Required work
Read the data and repeat it in full, exactly.

====== Dataset extract

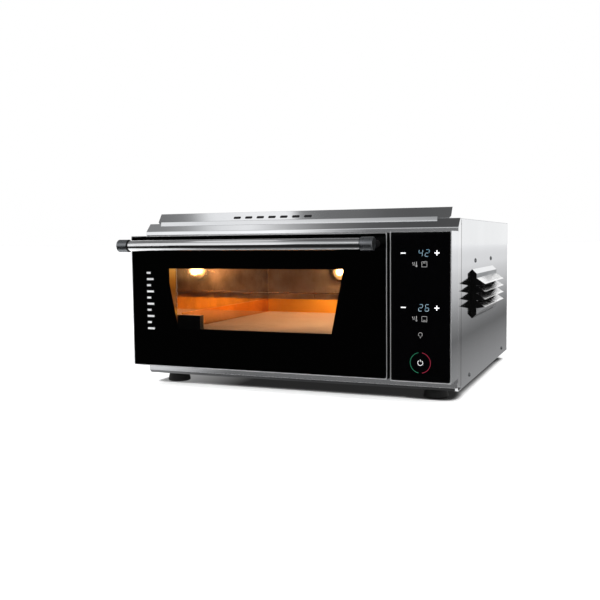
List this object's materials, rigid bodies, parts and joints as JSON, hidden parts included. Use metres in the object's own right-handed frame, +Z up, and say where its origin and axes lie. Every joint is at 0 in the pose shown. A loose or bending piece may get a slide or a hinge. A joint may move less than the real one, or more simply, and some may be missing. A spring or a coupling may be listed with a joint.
{
  "type": "countertop pizza oven",
  "caption": "Low stainless countertop pizza oven with a drop-down glass door and bar handle, touch control box, leaning heat deflector, louvred side vent and stone deck.",
  "frame": {"origin": "centre of the whole oven's footprint, on the counter under the feet", "axes": "+X to the right along the front, +Y from the door to the back, +Z up"},
  "size_m": [0.5838, 0.6326, 0.3026],
  "materials": {
    "stainless_sheet": "polished stainless sheet",
    "galvanised_sheet": "bare galvanised sheet",
    "chamber_steel": "bright polished stainless",
    "black_glass": "black-backed toughened glass, gloss",
    "clear_glass": "clear toughened glass",
    "black_print": "opaque black enamel print",
    "door_steel": "dark stainless sheet",
    "handle_steel": "polished tube",
    "cap_aluminium": "satin turned",
    "black_plastic": "moulded",
    "screw_steel": "passivated",
    "hinge_steel": "dark oxide",
    "foot_rubber": "moulded",
    "stone": "fired cordierite",
    "element_steel": "heat-darkened tube",
    "lamp_ceramic": "unglazed",
    "lamp_glow": "lit lamp",
    "lens_glass": "clear heat-proof glass",
    "mineral_wool": "stiff slab",
    "gasket_fibre": "woven fibre",
    "circuit_board": "green laminate with parts",
    "terminal_plastic": "moulded"
  },
  "bodies": {
    "casing": {"base_pan": "stainless_sheet", "front_frame": "stainless_sheet", "side_panel_left": "stainless_sheet", "side_panel_right": "stainless_sheet", "back_panel": "stainless_sheet", "top_cover": "stainless_sheet", "heat_deflector": "stainless_sheet", "side_vent_hood": "stainless_sheet", "divider_wall": "galvanised_sheet", "rubber_feet": "foot_rubber", "foot_screws": "screw_steel", "side_screws": "screw_steel", "base_screws": "screw_steel", "back_screws": "screw_steel", "control_box": "stainless_sheet", "control_glass": "black_glass", "display_board": "circuit_board", "chamber_left_wall": "chamber_steel", "chamber_right_wall": "chamber_steel", "chamber_back_wall": "chamber_steel", "chamber_roof": "chamber_steel", "chamber_floor": "chamber_steel", "stone_frame": "chamber_steel", "baking_stone": "stone", "upper_heating_elements": "element_steel", "lower_heating_elements": "element_steel", "lamp_socket": "lamp_ceramic", "lamp_bulb": "lamp_glow", "lamp_lens": "lens_glass", "temperature_probes": "element_steel", "insulation_left": "mineral_wool", "insulation_right": "mineral_wool", "insulation_back": "mineral_wool", "insulation_top": "mineral_wool", "insulation_bottom": "mineral_wool", "mouth_gasket": "gasket_fibre", "hinge_boxes": "hinge_steel", "hinge_arms": "hinge_steel", "fan_frame": "black_plastic", "fan_screws": "screw_steel", "power_board": "circuit_board", "board_standoffs": "screw_steel", "terminal_block": "terminal_plastic", "cable_gland": "black_plastic", "gland_nut": "black_plastic"},
    "door": {"door_outer_glass": "clear_glass", "door_print": "black_print", "door_frame": "door_steel", "door_inner_panel": "door_steel", "door_inner_glass": "clear_glass", "glass_retainers": "door_steel", "handle_tube": "handle_steel", "handle_caps": "cap_aluminium", "handle_rings": "black_plastic", "handle_posts": "black_plastic", "handle_screws": "screw_steel", "hinge_pins": "screw_steel", "door_hinge_brackets": "door_steel"},
    "fan_rotor": {"fan_rotor": "black_plastic"}
  },
  "joints": [
    {"name": "door_hinge", "type": "hinge", "parent": "casing", "child": "door", "pos_m": [-0.05805, -0.2422, 0.0477], "axis": [1, 0, 0], "range_deg": [0, 80]},
    {"name": "fan_spin", "type": "hinge", "parent": "casing", "child": "fan_rotor", "pos_m": [0.25665, 0.0008, 0.16125], "axis": [1, 0, 0], "continuous": true}
  ]
}
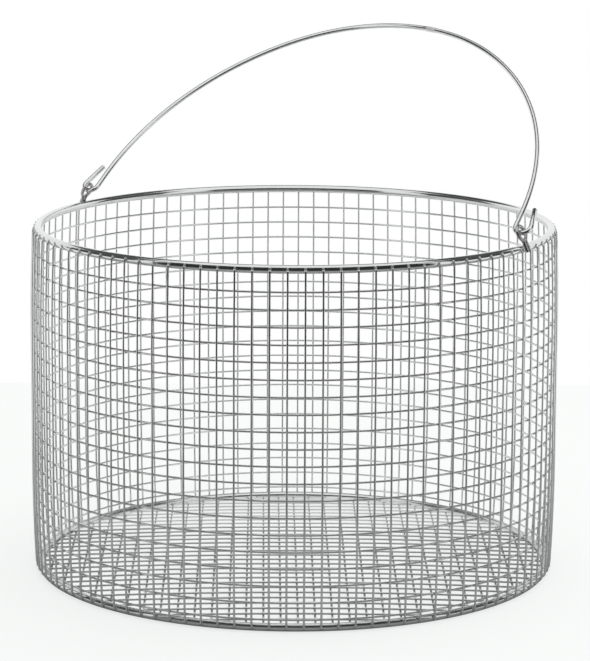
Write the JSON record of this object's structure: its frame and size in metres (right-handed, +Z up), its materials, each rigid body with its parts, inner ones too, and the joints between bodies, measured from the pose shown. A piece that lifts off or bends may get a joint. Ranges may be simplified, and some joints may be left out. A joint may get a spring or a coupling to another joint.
{
  "type": "autoclave basket",
  "caption": "Round open-top laboratory basket of welded stainless wire mesh with thick rim and base rings and a swinging wire bail handle.",
  "frame": {"origin": "on the surface that the basket stands on, below the middle of its floor", "axes": "+Z up, out of the basket's mouth; X along the bail's hinge line, from the left eyelet to the right one; the bail lies back towards +Y"},
  "size_m": [0.2582, 0.2576, 0.2586],
  "materials": {
    "ring_wire": "electropolished stainless steel wire, bright, smooth",
    "mesh_wire": "electropolished stainless steel wire, satin",
    "eyelet_wire": "bent and welded stainless steel wire, satin with slight weld discolouring",
    "bail_wire": "drawn stainless steel wire, bright"
  },
  "bodies": {
    "basket": {"rim_ring": "ring_wire", "base_ring": "ring_wire", "hoop_01": "mesh_wire", "hoop_02": "mesh_wire", "hoop_03": "mesh_wire", "hoop_04": "mesh_wire", "hoop_05": "mesh_wire", "hoop_06": "mesh_wire", "hoop_07": "mesh_wire", "hoop_08": "mesh_wire", "hoop_09": "mesh_wire", "hoop_10": "mesh_wire", "hoop_11": "mesh_wire", "hoop_12": "mesh_wire", "hoop_13": "mesh_wire", "hoop_14": "mesh_wire", "hoop_15": "mesh_wire", "hoop_16": "mesh_wire", "hoop_17": "mesh_wire", "hoop_18": "mesh_wire", "hoop_19": "mesh_wire", "hoop_20": "mesh_wire", "wall_uprights": "mesh_wire", "floor_wires_lower": "mesh_wire", "floor_wires_upper": "mesh_wire", "eyelet_left": "eyelet_wire", "eyelet_right": "eyelet_wire"},
    "bail": {"bail_handle": "bail_wire"}
  },
  "joints": [
    {"name": "bail_swing", "type": "hinge", "parent": "basket", "child": "bail", "pos_m": [0, 0, 0.17559], "axis": [1, 0, 0], "range_deg": [-40.5, 144.3]}
  ]
}
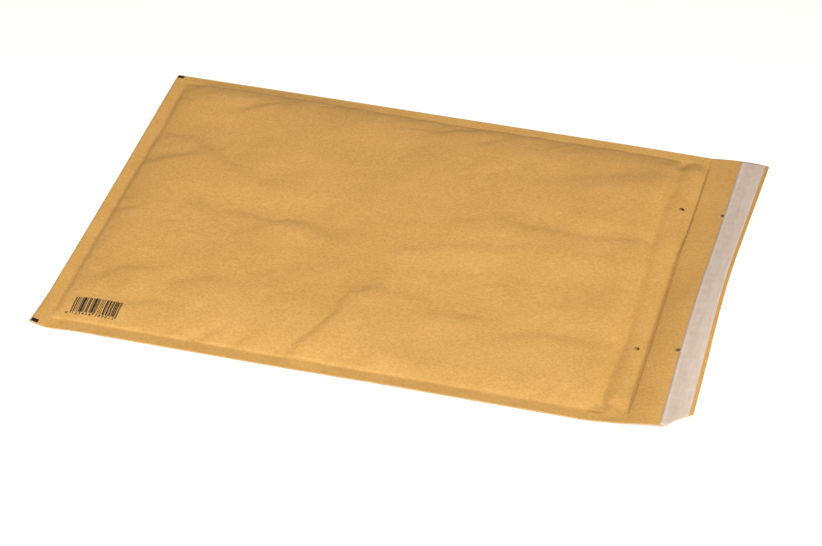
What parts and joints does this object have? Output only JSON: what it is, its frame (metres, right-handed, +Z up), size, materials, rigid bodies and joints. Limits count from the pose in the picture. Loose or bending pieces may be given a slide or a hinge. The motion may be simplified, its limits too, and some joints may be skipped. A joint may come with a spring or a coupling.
{
  "type": "padded envelope",
  "caption": "Kraft paper mailing envelope lined with bubble film, lying flat and open, with a self-seal flap, a release strip and punched holes for paper fasteners.",
  "frame": {"origin": "on the surface that the envelope lies on, under the middle of its bounding box with the flap open", "axes": "+X from the folded end to the mouth and on over the open flap, +Y across the envelope, +Z up"},
  "size_m": [0.5298, 0.37, 0.0168],
  "materials": {
    "kraft": "matte, faintly calendered, uncoated",
    "bubble_film": "clear soft film, satin",
    "hot_melt": "tacky, glossy",
    "release_paper": "satin, silicone coated"
  },
  "bodies": {
    "root": {"kraft_cover": "kraft", "bubble_liner_back": "bubble_film", "bubble_liner_front": "bubble_film", "flap_adhesive": "hot_melt", "release_liner": "release_paper"}
  },
  "joints": []
}
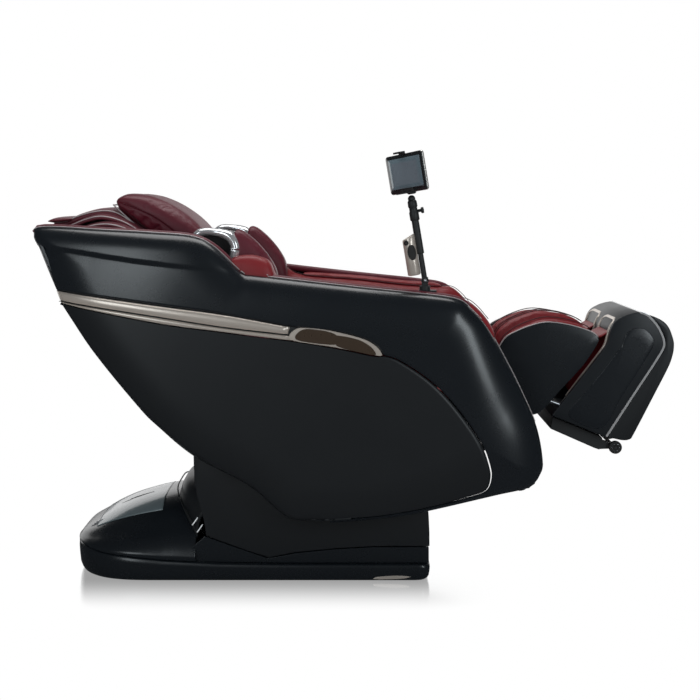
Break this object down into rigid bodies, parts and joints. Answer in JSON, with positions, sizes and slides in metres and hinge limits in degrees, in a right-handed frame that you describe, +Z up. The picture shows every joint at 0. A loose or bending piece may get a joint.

============

Complete output
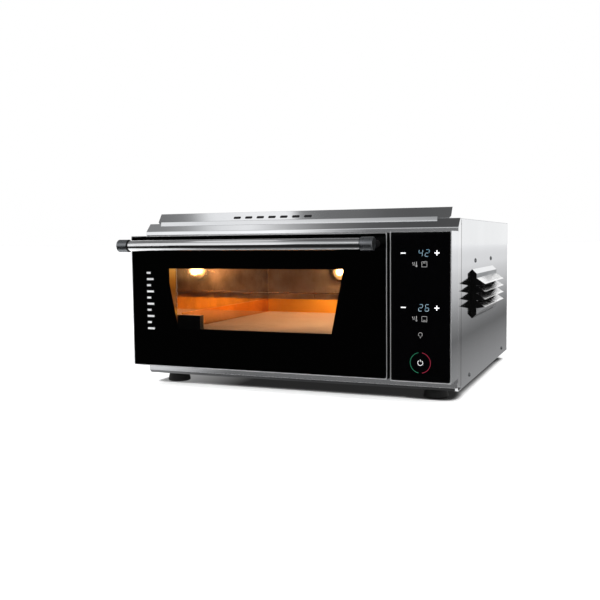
List this object's materials, rigid bodies, parts and joints as JSON, hidden parts included. Use metres in the object's own right-handed frame, +Z up, and say where its origin and axes lie. Every joint is at 0 in the pose shown. A loose or bending piece may get a slide or a hinge. A joint may move less than the real one, or more simply, and some may be missing. A spring or a coupling may be listed with a joint.
{
  "type": "countertop pizza oven",
  "caption": "Low stainless countertop pizza oven with a drop-down glass door and bar handle, touch control box, leaning heat deflector, louvred side vent and stone deck.",
  "frame": {"origin": "centre of the whole oven's footprint, on the counter under the feet", "axes": "+X to the right along the front, +Y from the door to the back, +Z up"},
  "size_m": [0.5838, 0.6326, 0.3026],
  "materials": {
    "stainless_sheet": "polished stainless sheet",
    "galvanised_sheet": "bare galvanised sheet",
    "chamber_steel": "bright polished stainless",
    "black_glass": "black-backed toughened glass, gloss",
    "clear_glass": "clear toughened glass",
    "black_print": "opaque black enamel print",
    "door_steel": "dark stainless sheet",
    "handle_steel": "polished tube",
    "cap_aluminium": "satin turned",
    "black_plastic": "moulded",
    "screw_steel": "passivated",
    "hinge_steel": "dark oxide",
    "foot_rubber": "moulded",
    "stone": "fired cordierite",
    "element_steel": "heat-darkened tube",
    "lamp_ceramic": "unglazed",
    "lamp_glow": "lit lamp",
    "lens_glass": "clear heat-proof glass",
    "mineral_wool": "stiff slab",
    "gasket_fibre": "woven fibre",
    "circuit_board": "green laminate with parts",
    "terminal_plastic": "moulded"
  },
  "bodies": {
    "casing": {"base_pan": "stainless_sheet", "front_frame": "stainless_sheet", "side_panel_left": "stainless_sheet", "side_panel_right": "stainless_sheet", "back_panel": "stainless_sheet", "top_cover": "stainless_sheet", "heat_deflector": "stainless_sheet", "side_vent_hood": "stainless_sheet", "divider_wall": "galvanised_sheet", "rubber_feet": "foot_rubber", "foot_screws": "screw_steel", "side_screws": "screw_steel", "base_screws": "screw_steel", "back_screws": "screw_steel", "control_box": "stainless_sheet", "control_glass": "black_glass", "display_board": "circuit_board", "chamber_left_wall": "chamber_steel", "chamber_right_wall": "chamber_steel", "chamber_back_wall": "chamber_steel", "chamber_roof": "chamber_steel", "chamber_floor": "chamber_steel", "stone_frame": "chamber_steel", "baking_stone": "stone", "upper_heating_elements": "element_steel", "lower_heating_elements": "element_steel", "lamp_socket": "lamp_ceramic", "lamp_bulb": "lamp_glow", "lamp_lens": "lens_glass", "temperature_probes": "element_steel", "insulation_left": "mineral_wool", "insulation_right": "mineral_wool", "insulation_back": "mineral_wool", "insulation_top": "mineral_wool", "insulation_bottom": "mineral_wool", "mouth_gasket": "gasket_fibre", "hinge_boxes": "hinge_steel", "hinge_arms": "hinge_steel", "fan_frame": "black_plastic", "fan_screws": "screw_steel", "power_board": "circuit_board", "board_standoffs": "screw_steel", "terminal_block": "terminal_plastic", "cable_gland": "black_plastic", "gland_nut": "black_plastic"},
    "door": {"door_outer_glass": "clear_glass", "door_print": "black_print", "door_frame": "door_steel", "door_inner_panel": "door_steel", "door_inner_glass": "clear_glass", "glass_retainers": "door_steel", "handle_tube": "handle_steel", "handle_caps": "cap_aluminium", "handle_rings": "black_plastic", "handle_posts": "black_plastic", "handle_screws": "screw_steel", "hinge_pins": "screw_steel", "door_hinge_brackets": "door_steel"},
    "fan_rotor": {"fan_rotor": "black_plastic"}
  },
  "joints": [
    {"name": "door_hinge", "type": "hinge", "parent": "casing", "child": "door", "pos_m": [-0.05805, -0.2422, 0.0477], "axis": [1, 0, 0], "range_deg": [0, 80]},
    {"name": "fan_spin", "type": "hinge", "parent": "casing", "child": "fan_rotor", "pos_m": [0.25665, 0.0008, 0.16125], "axis": [1, 0, 0], "continuous": true}
  ]
}
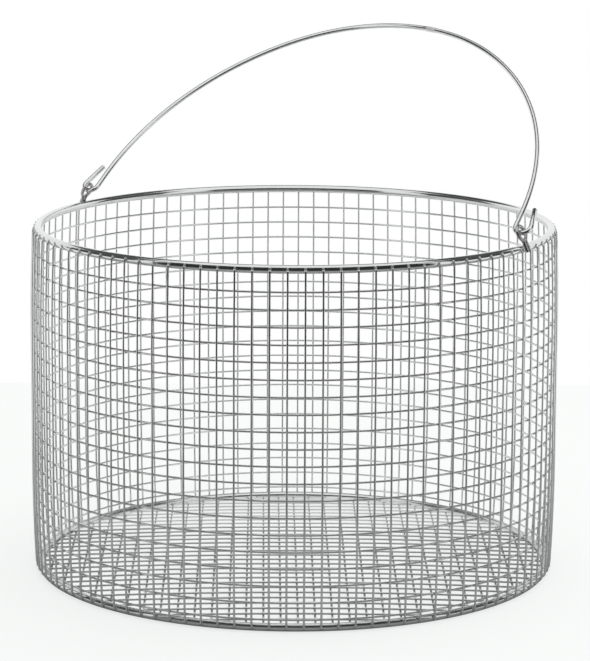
Write the JSON record of this object's structure: its frame and size in metres (right-handed, +Z up), its materials, each rigid body with its parts, inner ones too, and the joints between bodies, measured from the pose shown. A piece that lifts off or bends may get a joint. Ranges may be simplified, and some joints may be left out. A joint may get a spring or a coupling to another joint.
{
  "type": "autoclave basket",
  "caption": "Round open-top laboratory basket of welded stainless wire mesh with thick rim and base rings and a swinging wire bail handle.",
  "frame": {"origin": "on the surface that the basket stands on, below the middle of its floor", "axes": "+Z up, out of the basket's mouth; X along the bail's hinge line, from the left eyelet to the right one; the bail lies back towards +Y"},
  "size_m": [0.2582, 0.2576, 0.2586],
  "materials": {
    "ring_wire": "electropolished stainless steel wire, bright, smooth",
    "mesh_wire": "electropolished stainless steel wire, satin",
    "eyelet_wire": "bent and welded stainless steel wire, satin with slight weld discolouring",
    "bail_wire": "drawn stainless steel wire, bright"
  },
  "bodies": {
    "basket": {"rim_ring": "ring_wire", "base_ring": "ring_wire", "hoop_01": "mesh_wire", "hoop_02": "mesh_wire", "hoop_03": "mesh_wire", "hoop_04": "mesh_wire", "hoop_05": "mesh_wire", "hoop_06": "mesh_wire", "hoop_07": "mesh_wire", "hoop_08": "mesh_wire", "hoop_09": "mesh_wire", "hoop_10": "mesh_wire", "hoop_11": "mesh_wire", "hoop_12": "mesh_wire", "hoop_13": "mesh_wire", "hoop_14": "mesh_wire", "hoop_15": "mesh_wire", "hoop_16": "mesh_wire", "hoop_17": "mesh_wire", "hoop_18": "mesh_wire", "hoop_19": "mesh_wire", "hoop_20": "mesh_wire", "wall_uprights": "mesh_wire", "floor_wires_lower": "mesh_wire", "floor_wires_upper": "mesh_wire", "eyelet_left": "eyelet_wire", "eyelet_right": "eyelet_wire"},
    "bail": {"bail_handle": "bail_wire"}
  },
  "joints": [
    {"name": "bail_swing", "type": "hinge", "parent": "basket", "child": "bail", "pos_m": [0, 0, 0.17559], "axis": [1, 0, 0], "range_deg": [-40.5, 144.3]}
  ]
}
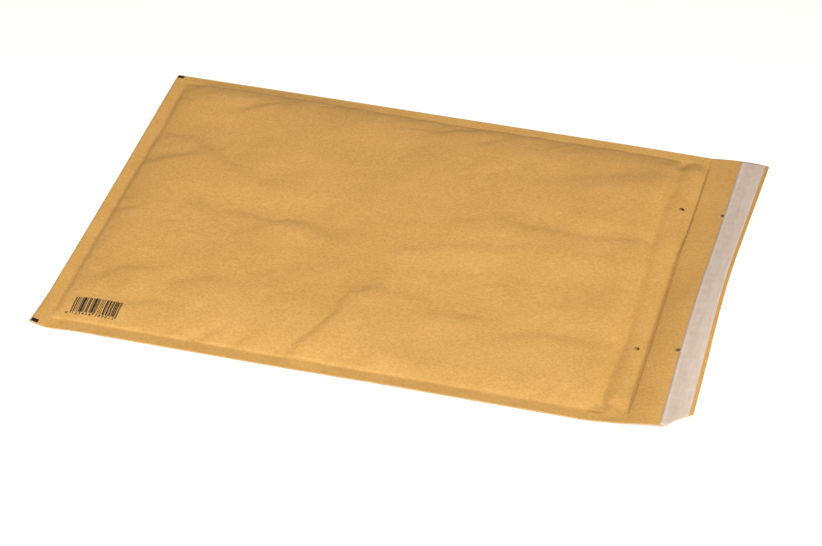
What parts and joints does this object have? Output only JSON: what it is, its frame (metres, right-handed, +Z up), size, materials, rigid bodies and joints. Limits count from the pose in the picture. Loose or bending pieces may be given a slide or a hinge. The motion may be simplified, its limits too, and some joints may be skipped. A joint may come with a spring or a coupling.
{
  "type": "padded envelope",
  "caption": "Kraft paper mailing envelope lined with bubble film, lying flat and open, with a self-seal flap, a release strip and punched holes for paper fasteners.",
  "frame": {"origin": "on the surface that the envelope lies on, under the middle of its bounding box with the flap open", "axes": "+X from the folded end to the mouth and on over the open flap, +Y across the envelope, +Z up"},
  "size_m": [0.5298, 0.37, 0.0168],
  "materials": {
    "kraft": "matte, faintly calendered, uncoated",
    "bubble_film": "clear soft film, satin",
    "hot_melt": "tacky, glossy",
    "release_paper": "satin, silicone coated"
  },
  "bodies": {
    "root": {"kraft_cover": "kraft", "bubble_liner_back": "bubble_film", "bubble_liner_front": "bubble_film", "flap_adhesive": "hot_melt", "release_liner": "release_paper"}
  },
  "joints": []
}
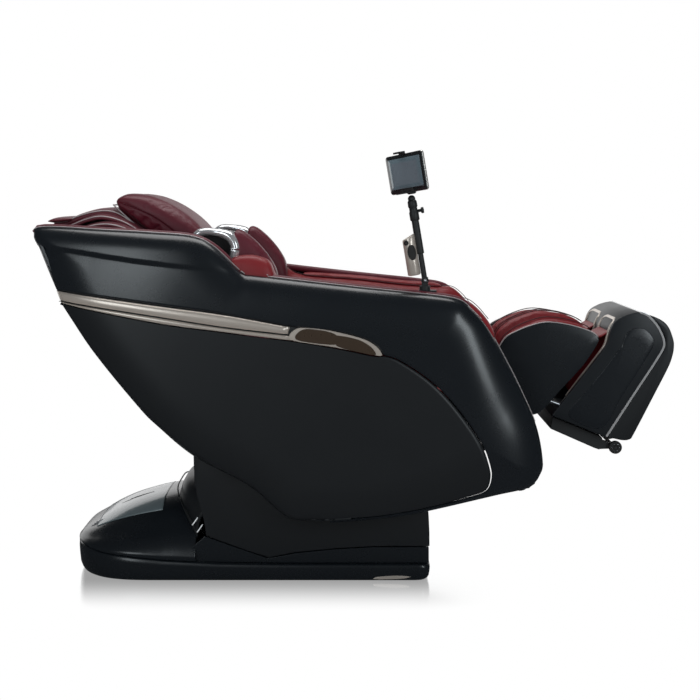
Break this object down into rigid bodies, parts and joints. Answer in JSON, with positions, sizes and slides in metres and hinge limits in degrees, in a right-handed frame that you describe, +Z up. The picture shows every joint at 0. A loose or bending piece may get a joint.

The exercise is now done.